Supporters of "net neutrality" say it will prevent large service providers from making big-bucks deals that give some Web-based platforms faster and easier access.
But Pai doesn’t buy it.
"It's going to mean billions of dollars in new taxes on broadband for the first time," he said.
"It's going to mean slower speeds and less broadband options as these complex regulations get put on companies that are already having a difficult time justifying building out to rule America.
"It's going to mean a bonus for the trial lawyers who are going to be able to sue the FCC or in federal court for any sorts of real or hypothetical harms."
In addition, Pai said, the legislation will lead to less competition on the Web.
He is also concerned that the FCC is involved in the plan at all.
"Historically, all the way back to its inception in 1934, the FCC has been an independent agency and that means that people look to us to render our expert objective judgment about these complicated technical questions," Pai said.

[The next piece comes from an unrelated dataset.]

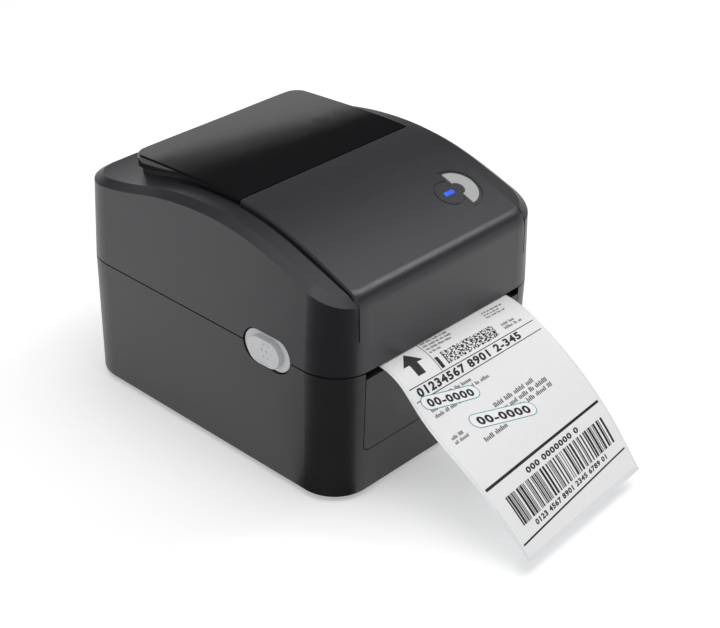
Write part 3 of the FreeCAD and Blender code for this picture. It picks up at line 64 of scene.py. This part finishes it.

"When you have a politician shortly after the midterm elections directing the agency to do X, Y and Z and telling us he wants us to use a particular legal theory to do it, you're in an uncharted territory, at least in my experience.
Compromising the independence of the agency is bad enough, but especially when it involves government control of the internet, that's just a dangerous thing."
Pai said the possibility of regulating blogs and content also looms.
"Free speech isn't just a constitutional right, it's also a cultural commitment. We see over the Federal Election Commission, for example, some … want to regulate things like the Drudge Report or other political speech online because they think it affects elections," he said.
"The First Amendment is not a self-executing promise and it's important for people, in elected office, administrative agencies and in the public, to make clear that free speech, especially on the Internet, has to remain protected."